● **What is asked**
Transcribe only part of the material below: the lines from the one containing "Keep writing the Blender" through the one containing "imported = [obj", inclusive, exactly as written.

● **Task data**
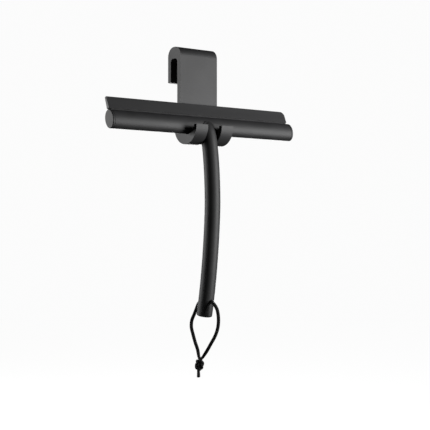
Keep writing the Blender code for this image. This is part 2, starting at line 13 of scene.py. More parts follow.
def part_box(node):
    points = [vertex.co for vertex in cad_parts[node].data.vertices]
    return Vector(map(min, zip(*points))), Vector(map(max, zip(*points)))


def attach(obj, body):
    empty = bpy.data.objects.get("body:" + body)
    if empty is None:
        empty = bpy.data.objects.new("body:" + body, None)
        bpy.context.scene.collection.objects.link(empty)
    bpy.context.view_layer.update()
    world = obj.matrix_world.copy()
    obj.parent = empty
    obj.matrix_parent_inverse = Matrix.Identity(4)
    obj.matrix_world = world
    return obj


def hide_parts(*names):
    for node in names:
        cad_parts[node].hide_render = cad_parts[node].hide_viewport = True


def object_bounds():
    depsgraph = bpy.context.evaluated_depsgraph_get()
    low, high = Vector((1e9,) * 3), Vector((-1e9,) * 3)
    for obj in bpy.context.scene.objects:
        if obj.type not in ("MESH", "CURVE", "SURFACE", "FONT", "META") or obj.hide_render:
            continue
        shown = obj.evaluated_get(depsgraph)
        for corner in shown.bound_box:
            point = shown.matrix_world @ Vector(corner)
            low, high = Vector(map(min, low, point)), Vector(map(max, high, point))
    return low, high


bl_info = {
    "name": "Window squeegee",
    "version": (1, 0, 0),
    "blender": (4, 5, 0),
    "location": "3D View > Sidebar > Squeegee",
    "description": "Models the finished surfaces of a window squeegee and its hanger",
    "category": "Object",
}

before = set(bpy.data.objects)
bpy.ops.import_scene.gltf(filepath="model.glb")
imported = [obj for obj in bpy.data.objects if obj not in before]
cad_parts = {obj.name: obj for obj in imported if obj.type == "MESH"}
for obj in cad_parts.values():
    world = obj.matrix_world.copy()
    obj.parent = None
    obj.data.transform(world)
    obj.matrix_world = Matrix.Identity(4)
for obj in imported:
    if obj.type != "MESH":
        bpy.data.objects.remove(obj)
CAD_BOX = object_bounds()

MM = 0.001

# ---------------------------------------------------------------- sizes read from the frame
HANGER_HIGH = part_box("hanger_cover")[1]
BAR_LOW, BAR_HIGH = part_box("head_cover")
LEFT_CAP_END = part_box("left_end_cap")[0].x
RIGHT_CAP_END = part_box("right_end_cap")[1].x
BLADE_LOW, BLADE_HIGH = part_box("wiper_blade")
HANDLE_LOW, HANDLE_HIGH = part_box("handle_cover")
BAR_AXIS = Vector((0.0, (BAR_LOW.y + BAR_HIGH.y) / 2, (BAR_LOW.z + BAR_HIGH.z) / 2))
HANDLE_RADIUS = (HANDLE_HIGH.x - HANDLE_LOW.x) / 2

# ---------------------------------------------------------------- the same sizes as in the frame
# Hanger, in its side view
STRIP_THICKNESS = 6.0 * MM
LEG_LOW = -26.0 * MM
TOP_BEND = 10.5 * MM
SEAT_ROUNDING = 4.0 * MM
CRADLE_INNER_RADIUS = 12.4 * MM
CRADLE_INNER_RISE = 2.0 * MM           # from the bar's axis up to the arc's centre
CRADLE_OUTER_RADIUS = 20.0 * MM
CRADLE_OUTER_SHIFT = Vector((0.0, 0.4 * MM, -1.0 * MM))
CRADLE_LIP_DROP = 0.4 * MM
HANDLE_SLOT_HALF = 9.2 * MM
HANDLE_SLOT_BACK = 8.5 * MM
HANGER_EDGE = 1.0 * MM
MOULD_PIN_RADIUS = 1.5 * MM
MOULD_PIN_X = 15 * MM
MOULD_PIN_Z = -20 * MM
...
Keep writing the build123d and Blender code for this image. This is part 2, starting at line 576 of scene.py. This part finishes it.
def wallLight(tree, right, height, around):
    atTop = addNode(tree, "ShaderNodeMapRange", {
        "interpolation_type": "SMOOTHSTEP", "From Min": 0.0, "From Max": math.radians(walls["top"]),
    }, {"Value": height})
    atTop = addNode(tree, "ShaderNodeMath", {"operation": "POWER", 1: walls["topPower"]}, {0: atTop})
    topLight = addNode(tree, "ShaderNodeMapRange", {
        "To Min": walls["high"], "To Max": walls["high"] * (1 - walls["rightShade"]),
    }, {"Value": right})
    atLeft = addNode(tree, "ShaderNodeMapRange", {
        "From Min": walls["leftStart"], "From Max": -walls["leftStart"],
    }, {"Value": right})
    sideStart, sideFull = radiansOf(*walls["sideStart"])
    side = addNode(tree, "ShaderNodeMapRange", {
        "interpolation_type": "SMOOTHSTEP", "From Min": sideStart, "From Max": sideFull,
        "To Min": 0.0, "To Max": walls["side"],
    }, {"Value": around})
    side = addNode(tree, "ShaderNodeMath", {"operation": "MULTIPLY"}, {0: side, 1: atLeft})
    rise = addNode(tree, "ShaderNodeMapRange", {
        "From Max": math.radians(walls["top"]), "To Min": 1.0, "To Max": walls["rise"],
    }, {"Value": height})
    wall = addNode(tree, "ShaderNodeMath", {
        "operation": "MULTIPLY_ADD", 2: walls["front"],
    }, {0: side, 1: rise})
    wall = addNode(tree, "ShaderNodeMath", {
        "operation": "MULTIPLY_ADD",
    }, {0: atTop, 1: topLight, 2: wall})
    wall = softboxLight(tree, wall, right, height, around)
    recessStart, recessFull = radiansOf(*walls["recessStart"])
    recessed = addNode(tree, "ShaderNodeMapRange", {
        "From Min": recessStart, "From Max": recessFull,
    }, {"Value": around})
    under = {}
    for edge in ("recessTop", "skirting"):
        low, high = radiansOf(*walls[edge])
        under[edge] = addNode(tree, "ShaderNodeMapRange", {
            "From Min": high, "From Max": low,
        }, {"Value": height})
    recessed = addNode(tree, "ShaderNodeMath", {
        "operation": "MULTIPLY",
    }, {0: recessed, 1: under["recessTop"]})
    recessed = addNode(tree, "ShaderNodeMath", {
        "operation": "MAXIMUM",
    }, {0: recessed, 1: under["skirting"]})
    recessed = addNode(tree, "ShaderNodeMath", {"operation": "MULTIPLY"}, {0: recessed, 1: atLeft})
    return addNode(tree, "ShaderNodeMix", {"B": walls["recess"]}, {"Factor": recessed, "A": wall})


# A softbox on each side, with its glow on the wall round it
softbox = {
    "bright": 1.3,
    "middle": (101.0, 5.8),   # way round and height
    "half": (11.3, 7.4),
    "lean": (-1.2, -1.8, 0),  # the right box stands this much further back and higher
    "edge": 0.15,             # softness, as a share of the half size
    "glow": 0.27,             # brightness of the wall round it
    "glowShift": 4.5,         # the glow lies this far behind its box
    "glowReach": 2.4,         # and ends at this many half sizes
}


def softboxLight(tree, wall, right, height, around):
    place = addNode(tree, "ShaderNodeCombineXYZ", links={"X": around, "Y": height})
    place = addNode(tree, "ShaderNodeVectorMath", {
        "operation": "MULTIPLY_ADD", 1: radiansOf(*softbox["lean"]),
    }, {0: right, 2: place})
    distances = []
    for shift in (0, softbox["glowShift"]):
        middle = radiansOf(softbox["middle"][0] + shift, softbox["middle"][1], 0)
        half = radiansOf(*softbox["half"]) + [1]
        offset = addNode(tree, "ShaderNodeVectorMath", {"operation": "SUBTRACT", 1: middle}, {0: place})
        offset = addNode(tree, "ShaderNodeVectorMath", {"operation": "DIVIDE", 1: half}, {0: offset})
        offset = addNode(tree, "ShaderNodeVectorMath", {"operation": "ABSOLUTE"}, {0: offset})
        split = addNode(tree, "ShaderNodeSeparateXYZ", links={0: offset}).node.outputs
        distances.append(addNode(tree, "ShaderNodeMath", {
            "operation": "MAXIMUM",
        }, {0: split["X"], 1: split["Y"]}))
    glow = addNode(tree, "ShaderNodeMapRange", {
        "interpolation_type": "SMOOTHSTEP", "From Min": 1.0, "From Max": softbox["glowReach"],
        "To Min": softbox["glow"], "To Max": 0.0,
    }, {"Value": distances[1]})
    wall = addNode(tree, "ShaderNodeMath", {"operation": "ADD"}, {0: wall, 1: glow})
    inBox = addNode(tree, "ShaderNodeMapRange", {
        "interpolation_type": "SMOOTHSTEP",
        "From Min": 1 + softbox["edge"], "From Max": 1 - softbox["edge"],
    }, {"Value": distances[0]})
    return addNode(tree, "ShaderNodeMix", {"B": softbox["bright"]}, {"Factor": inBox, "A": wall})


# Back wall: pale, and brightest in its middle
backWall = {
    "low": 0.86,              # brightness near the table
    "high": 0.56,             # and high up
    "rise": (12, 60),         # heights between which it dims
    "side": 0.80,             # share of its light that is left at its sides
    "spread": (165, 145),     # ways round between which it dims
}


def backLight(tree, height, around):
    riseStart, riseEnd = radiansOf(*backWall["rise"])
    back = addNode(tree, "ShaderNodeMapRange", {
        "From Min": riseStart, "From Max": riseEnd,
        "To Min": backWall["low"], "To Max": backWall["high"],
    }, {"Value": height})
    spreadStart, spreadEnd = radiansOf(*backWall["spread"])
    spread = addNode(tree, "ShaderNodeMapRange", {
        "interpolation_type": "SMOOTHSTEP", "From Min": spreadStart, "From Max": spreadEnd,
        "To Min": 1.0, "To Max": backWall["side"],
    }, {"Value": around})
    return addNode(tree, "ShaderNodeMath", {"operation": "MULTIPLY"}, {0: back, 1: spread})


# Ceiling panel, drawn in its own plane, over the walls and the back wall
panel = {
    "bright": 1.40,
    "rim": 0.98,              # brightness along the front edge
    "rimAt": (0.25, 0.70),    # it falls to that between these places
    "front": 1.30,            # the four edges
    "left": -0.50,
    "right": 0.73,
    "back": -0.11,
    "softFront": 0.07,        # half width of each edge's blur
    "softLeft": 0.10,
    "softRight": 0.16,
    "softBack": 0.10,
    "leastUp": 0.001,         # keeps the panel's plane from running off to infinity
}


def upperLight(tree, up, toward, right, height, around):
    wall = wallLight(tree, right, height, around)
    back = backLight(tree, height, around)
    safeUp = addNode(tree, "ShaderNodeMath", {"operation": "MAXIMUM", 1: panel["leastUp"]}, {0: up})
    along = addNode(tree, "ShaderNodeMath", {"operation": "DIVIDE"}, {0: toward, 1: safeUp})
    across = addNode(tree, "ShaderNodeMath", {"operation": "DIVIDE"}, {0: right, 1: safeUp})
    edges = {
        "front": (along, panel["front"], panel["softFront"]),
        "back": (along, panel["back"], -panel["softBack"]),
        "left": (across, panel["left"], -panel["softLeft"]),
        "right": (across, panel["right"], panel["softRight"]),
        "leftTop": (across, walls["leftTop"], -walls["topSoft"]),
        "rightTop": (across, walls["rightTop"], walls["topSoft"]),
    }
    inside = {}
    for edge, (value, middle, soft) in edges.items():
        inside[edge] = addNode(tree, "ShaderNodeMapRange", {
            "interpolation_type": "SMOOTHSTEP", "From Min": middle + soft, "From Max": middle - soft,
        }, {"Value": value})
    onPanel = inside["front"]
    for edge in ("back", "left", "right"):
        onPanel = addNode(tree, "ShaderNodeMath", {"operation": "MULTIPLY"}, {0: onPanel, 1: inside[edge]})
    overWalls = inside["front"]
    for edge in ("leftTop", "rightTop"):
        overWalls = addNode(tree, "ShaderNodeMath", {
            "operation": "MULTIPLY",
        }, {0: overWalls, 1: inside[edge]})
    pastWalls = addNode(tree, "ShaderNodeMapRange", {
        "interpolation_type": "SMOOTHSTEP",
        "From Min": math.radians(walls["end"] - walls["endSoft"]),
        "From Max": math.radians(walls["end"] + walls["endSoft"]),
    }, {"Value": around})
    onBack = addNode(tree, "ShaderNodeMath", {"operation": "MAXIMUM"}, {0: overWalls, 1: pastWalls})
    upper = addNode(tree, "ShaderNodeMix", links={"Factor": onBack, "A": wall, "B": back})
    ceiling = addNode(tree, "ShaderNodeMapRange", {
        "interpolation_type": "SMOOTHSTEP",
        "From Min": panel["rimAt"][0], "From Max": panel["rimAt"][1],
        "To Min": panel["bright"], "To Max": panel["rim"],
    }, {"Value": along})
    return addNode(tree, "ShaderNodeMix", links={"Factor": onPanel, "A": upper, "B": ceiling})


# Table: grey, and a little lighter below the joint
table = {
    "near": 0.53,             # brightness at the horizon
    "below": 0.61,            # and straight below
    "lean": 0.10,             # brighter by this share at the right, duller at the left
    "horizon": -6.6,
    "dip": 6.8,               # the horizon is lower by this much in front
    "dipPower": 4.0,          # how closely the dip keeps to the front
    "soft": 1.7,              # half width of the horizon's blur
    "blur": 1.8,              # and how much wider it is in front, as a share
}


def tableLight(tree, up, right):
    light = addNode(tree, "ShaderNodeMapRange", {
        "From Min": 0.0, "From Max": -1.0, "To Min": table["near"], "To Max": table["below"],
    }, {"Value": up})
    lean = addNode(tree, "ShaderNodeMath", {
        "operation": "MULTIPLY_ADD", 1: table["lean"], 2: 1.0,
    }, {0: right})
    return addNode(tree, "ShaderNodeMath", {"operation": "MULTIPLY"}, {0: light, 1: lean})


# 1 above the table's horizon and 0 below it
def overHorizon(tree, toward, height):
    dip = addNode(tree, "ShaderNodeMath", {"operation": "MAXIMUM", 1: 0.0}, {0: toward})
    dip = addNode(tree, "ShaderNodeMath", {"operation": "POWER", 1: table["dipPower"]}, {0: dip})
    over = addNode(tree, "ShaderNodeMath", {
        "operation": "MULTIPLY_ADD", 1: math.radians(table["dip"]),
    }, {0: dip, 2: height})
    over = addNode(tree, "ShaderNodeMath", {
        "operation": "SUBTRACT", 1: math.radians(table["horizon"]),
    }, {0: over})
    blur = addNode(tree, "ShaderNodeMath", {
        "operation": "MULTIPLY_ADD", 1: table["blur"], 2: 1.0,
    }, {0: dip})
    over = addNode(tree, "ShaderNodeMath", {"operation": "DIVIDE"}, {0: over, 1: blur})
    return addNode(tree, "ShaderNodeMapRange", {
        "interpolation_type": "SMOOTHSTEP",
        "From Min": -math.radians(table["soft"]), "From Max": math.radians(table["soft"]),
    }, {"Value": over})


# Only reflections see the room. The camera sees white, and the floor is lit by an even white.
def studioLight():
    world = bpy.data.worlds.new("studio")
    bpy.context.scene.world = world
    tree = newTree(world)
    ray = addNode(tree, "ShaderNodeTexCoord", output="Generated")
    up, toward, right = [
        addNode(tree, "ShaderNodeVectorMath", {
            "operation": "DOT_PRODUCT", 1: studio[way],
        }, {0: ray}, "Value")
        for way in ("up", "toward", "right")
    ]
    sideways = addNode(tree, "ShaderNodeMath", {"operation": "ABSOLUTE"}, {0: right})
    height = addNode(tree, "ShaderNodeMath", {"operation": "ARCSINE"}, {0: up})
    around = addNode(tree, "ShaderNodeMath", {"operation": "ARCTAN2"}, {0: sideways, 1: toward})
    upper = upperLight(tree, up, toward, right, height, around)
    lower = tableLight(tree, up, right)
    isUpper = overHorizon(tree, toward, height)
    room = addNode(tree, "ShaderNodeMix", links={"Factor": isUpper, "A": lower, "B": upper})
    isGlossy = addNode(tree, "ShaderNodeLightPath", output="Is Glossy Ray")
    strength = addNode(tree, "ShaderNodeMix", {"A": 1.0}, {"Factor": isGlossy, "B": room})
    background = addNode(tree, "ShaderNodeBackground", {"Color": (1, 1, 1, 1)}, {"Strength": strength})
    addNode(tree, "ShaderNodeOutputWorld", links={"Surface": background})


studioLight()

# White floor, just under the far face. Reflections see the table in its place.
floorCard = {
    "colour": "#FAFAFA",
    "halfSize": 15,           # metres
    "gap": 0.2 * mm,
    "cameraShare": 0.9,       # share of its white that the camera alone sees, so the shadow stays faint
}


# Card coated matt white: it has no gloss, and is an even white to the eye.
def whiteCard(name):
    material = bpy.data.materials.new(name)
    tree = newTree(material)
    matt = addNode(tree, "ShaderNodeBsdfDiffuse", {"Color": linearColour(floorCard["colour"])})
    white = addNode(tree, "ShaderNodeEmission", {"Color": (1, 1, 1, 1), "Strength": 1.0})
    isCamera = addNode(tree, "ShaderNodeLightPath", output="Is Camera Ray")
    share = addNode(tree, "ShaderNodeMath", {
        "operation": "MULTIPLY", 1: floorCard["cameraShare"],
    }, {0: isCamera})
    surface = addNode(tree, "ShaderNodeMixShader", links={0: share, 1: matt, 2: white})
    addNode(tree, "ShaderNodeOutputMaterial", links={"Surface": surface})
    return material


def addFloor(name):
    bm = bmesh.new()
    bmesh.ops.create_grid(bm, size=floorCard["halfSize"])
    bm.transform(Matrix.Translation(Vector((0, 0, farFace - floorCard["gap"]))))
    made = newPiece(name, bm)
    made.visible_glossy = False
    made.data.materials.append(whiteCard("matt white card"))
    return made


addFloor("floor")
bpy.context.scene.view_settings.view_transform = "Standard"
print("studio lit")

● **Response to this task**
Keep writing the Blender code for this image. This is part 2, starting at line 13 of scene.py. More parts follow.
def part_box(node):
    points = [vertex.co for vertex in cad_parts[node].data.vertices]
    return Vector(map(min, zip(*points))), Vector(map(max, zip(*points)))


def attach(obj, body):
    empty = bpy.data.objects.get("body:" + body)
    if empty is None:
        empty = bpy.data.objects.new("body:" + body, None)
        bpy.context.scene.collection.objects.link(empty)
    bpy.context.view_layer.update()
    world = obj.matrix_world.copy()
    obj.parent = empty
    obj.matrix_parent_inverse = Matrix.Identity(4)
    obj.matrix_world = world
    return obj


def hide_parts(*names):
    for node in names:
        cad_parts[node].hide_render = cad_parts[node].hide_viewport = True


def object_bounds():
    depsgraph = bpy.context.evaluated_depsgraph_get()
    low, high = Vector((1e9,) * 3), Vector((-1e9,) * 3)
    for obj in bpy.context.scene.objects:
        if obj.type not in ("MESH", "CURVE", "SURFACE", "FONT", "META") or obj.hide_render:
            continue
        shown = obj.evaluated_get(depsgraph)
        for corner in shown.bound_box:
            point = shown.matrix_world @ Vector(corner)
            low, high = Vector(map(min, low, point)), Vector(map(max, high, point))
    return low, high


bl_info = {
    "name": "Window squeegee",
    "version": (1, 0, 0),
    "blender": (4, 5, 0),
    "location": "3D View > Sidebar > Squeegee",
    "description": "Models the finished surfaces of a window squeegee and its hanger",
    "category": "Object",
}

before = set(bpy.data.objects)
bpy.ops.import_scene.gltf(filepath="model.glb")
imported = [obj for obj in bpy.data.objects if obj not in before]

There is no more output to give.